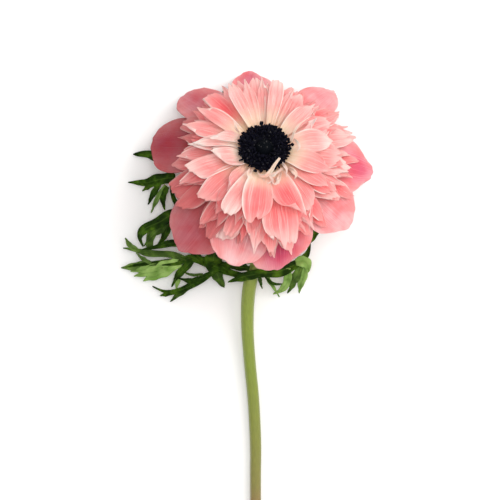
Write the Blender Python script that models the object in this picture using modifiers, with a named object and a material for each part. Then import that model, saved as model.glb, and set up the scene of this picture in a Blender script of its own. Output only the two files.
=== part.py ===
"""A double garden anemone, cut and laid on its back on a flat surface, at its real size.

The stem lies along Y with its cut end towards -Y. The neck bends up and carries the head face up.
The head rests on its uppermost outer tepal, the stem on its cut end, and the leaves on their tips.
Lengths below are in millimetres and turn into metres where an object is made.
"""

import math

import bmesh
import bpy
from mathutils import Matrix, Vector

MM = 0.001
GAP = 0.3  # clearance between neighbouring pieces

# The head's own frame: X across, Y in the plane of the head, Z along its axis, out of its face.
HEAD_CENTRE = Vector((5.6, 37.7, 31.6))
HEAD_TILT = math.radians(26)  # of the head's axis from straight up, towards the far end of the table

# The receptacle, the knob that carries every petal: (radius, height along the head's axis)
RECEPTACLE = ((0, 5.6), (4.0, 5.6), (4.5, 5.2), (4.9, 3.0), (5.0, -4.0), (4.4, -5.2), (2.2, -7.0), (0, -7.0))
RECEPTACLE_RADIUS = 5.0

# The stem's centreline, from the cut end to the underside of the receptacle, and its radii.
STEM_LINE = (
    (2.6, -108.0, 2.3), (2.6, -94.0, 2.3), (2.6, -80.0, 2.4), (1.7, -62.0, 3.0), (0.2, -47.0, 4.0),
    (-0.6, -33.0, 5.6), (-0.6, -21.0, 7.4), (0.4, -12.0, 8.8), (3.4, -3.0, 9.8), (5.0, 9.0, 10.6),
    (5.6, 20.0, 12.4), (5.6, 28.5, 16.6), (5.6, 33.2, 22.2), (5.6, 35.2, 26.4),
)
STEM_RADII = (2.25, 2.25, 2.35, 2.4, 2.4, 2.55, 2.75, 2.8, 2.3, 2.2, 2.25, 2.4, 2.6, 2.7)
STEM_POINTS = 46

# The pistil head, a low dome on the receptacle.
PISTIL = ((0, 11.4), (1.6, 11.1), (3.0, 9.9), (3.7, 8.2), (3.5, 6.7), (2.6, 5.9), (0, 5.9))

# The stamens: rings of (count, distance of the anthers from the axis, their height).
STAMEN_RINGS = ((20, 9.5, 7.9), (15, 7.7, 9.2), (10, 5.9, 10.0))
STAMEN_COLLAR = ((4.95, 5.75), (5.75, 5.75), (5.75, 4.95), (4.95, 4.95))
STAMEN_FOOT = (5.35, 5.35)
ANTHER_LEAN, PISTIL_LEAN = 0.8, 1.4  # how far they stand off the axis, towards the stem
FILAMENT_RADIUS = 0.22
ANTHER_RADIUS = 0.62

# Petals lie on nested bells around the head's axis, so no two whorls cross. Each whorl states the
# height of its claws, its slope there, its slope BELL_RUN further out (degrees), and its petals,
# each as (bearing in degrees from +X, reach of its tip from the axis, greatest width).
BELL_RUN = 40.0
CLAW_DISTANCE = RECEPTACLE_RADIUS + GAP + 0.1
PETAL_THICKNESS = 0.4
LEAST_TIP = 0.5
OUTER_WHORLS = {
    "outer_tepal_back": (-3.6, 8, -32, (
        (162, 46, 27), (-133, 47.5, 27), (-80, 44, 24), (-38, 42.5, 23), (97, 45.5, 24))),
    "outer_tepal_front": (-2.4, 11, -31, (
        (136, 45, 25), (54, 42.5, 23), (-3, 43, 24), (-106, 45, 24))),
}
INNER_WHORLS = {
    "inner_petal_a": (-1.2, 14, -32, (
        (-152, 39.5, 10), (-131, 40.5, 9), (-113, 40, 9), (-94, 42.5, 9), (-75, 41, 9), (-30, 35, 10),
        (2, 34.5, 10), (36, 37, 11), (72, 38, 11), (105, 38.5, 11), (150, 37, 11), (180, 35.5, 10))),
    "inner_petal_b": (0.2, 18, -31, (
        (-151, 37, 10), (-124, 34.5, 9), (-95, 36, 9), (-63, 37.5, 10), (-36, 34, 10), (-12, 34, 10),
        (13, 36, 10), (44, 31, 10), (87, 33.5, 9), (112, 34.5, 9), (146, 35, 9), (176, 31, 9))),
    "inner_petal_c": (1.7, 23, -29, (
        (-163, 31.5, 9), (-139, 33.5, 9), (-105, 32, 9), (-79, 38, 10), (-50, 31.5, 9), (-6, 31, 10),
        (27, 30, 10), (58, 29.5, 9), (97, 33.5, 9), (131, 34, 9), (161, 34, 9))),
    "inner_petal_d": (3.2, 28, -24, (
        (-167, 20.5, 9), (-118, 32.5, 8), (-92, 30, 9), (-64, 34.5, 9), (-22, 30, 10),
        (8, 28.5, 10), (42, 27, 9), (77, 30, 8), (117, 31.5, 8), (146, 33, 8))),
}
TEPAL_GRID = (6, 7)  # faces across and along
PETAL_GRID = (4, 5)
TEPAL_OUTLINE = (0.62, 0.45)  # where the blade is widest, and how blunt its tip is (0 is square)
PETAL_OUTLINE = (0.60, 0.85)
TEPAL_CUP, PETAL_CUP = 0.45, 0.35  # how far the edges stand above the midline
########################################
**TASK DESCRIPTION**
Extract the data in full. Keep it word for word.

**RESULT OF THIS EXERCISE**
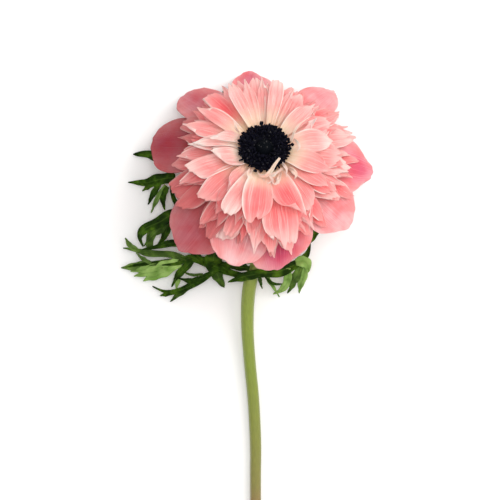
Write the Blender Python script that models the object in this picture using modifiers, with a named object and a material for each part. Then import that model, saved as model.glb, and set up the scene of this picture in a Blender script of its own. Output only the two files.
=== part.py ===
"""A double garden anemone, cut and laid on its back on a flat surface, at its real size.

The stem lies along Y with its cut end towards -Y. The neck bends up and carries the head face up.
The head rests on its uppermost outer tepal, the stem on its cut end, and the leaves on their tips.
Lengths below are in millimetres and turn into metres where an object is made.
"""

import math

import bmesh
import bpy
from mathutils import Matrix, Vector

MM = 0.001
GAP = 0.3  # clearance between neighbouring pieces

# The head's own frame: X across, Y in the plane of the head, Z along its axis, out of its face.
HEAD_CENTRE = Vector((5.6, 37.7, 31.6))
HEAD_TILT = math.radians(26)  # of the head's axis from straight up, towards the far end of the table

# The receptacle, the knob that carries every petal: (radius, height along the head's axis)
RECEPTACLE = ((0, 5.6), (4.0, 5.6), (4.5, 5.2), (4.9, 3.0), (5.0, -4.0), (4.4, -5.2), (2.2, -7.0), (0, -7.0))
RECEPTACLE_RADIUS = 5.0

# The stem's centreline, from the cut end to the underside of the receptacle, and its radii.
STEM_LINE = (
    (2.6, -108.0, 2.3), (2.6, -94.0, 2.3), (2.6, -80.0, 2.4), (1.7, -62.0, 3.0), (0.2, -47.0, 4.0),
    (-0.6, -33.0, 5.6), (-0.6, -21.0, 7.4), (0.4, -12.0, 8.8), (3.4, -3.0, 9.8), (5.0, 9.0, 10.6),
    (5.6, 20.0, 12.4), (5.6, 28.5, 16.6), (5.6, 33.2, 22.2), (5.6, 35.2, 26.4),
)
STEM_RADII = (2.25, 2.25, 2.35, 2.4, 2.4, 2.55, 2.75, 2.8, 2.3, 2.2, 2.25, 2.4, 2.6, 2.7)
STEM_POINTS = 46

# The pistil head, a low dome on the receptacle.
PISTIL = ((0, 11.4), (1.6, 11.1), (3.0, 9.9), (3.7, 8.2), (3.5, 6.7), (2.6, 5.9), (0, 5.9))

# The stamens: rings of (count, distance of the anthers from the axis, their height).
STAMEN_RINGS = ((20, 9.5, 7.9), (15, 7.7, 9.2), (10, 5.9, 10.0))
STAMEN_COLLAR = ((4.95, 5.75), (5.75, 5.75), (5.75, 4.95), (4.95, 4.95))
STAMEN_FOOT = (5.35, 5.35)
ANTHER_LEAN, PISTIL_LEAN = 0.8, 1.4  # how far they stand off the axis, towards the stem
FILAMENT_RADIUS = 0.22
ANTHER_RADIUS = 0.62

# Petals lie on nested bells around the head's axis, so no two whorls cross. Each whorl states the
# height of its claws, its slope there, its slope BELL_RUN further out (degrees), and its petals,
# each as (bearing in degrees from +X, reach of its tip from the axis, greatest width).
BELL_RUN = 40.0
CLAW_DISTANCE = RECEPTACLE_RADIUS + GAP + 0.1
PETAL_THICKNESS = 0.4
LEAST_TIP = 0.5
OUTER_WHORLS = {
    "outer_tepal_back": (-3.6, 8, -32, (
        (162, 46, 27), (-133, 47.5, 27), (-80, 44, 24), (-38, 42.5, 23), (97, 45.5, 24))),
    "outer_tepal_front": (-2.4, 11, -31, (
        (136, 45, 25), (54, 42.5, 23), (-3, 43, 24), (-106, 45, 24))),
}
INNER_WHORLS = {
    "inner_petal_a": (-1.2, 14, -32, (
        (-152, 39.5, 10), (-131, 40.5, 9), (-113, 40, 9), (-94, 42.5, 9), (-75, 41, 9), (-30, 35, 10),
        (2, 34.5, 10), (36, 37, 11), (72, 38, 11), (105, 38.5, 11), (150, 37, 11), (180, 35.5, 10))),
    "inner_petal_b": (0.2, 18, -31, (
        (-151, 37, 10), (-124, 34.5, 9), (-95, 36, 9), (-63, 37.5, 10), (-36, 34, 10), (-12, 34, 10),
        (13, 36, 10), (44, 31, 10), (87, 33.5, 9), (112, 34.5, 9), (146, 35, 9), (176, 31, 9))),
    "inner_petal_c": (1.7, 23, -29, (
        (-163, 31.5, 9), (-139, 33.5, 9), (-105, 32, 9), (-79, 38, 10), (-50, 31.5, 9), (-6, 31, 10),
        (27, 30, 10), (58, 29.5, 9), (97, 33.5, 9), (131, 34, 9), (161, 34, 9))),
    "inner_petal_d": (3.2, 28, -24, (
        (-167, 20.5, 9), (-118, 32.5, 8), (-92, 30, 9), (-64, 34.5, 9), (-22, 30, 10),
        (8, 28.5, 10), (42, 27, 9), (77, 30, 8), (117, 31.5, 8), (146, 33, 8))),
}
TEPAL_GRID = (6, 7)  # faces across and along
PETAL_GRID = (4, 5)
TEPAL_OUTLINE = (0.62, 0.45)  # where the blade is widest, and how blunt its tip is (0 is square)
PETAL_OUTLINE = (0.60, 0.85)
TEPAL_CUP, PETAL_CUP = 0.45, 0.35  # how far the edges stand above the midline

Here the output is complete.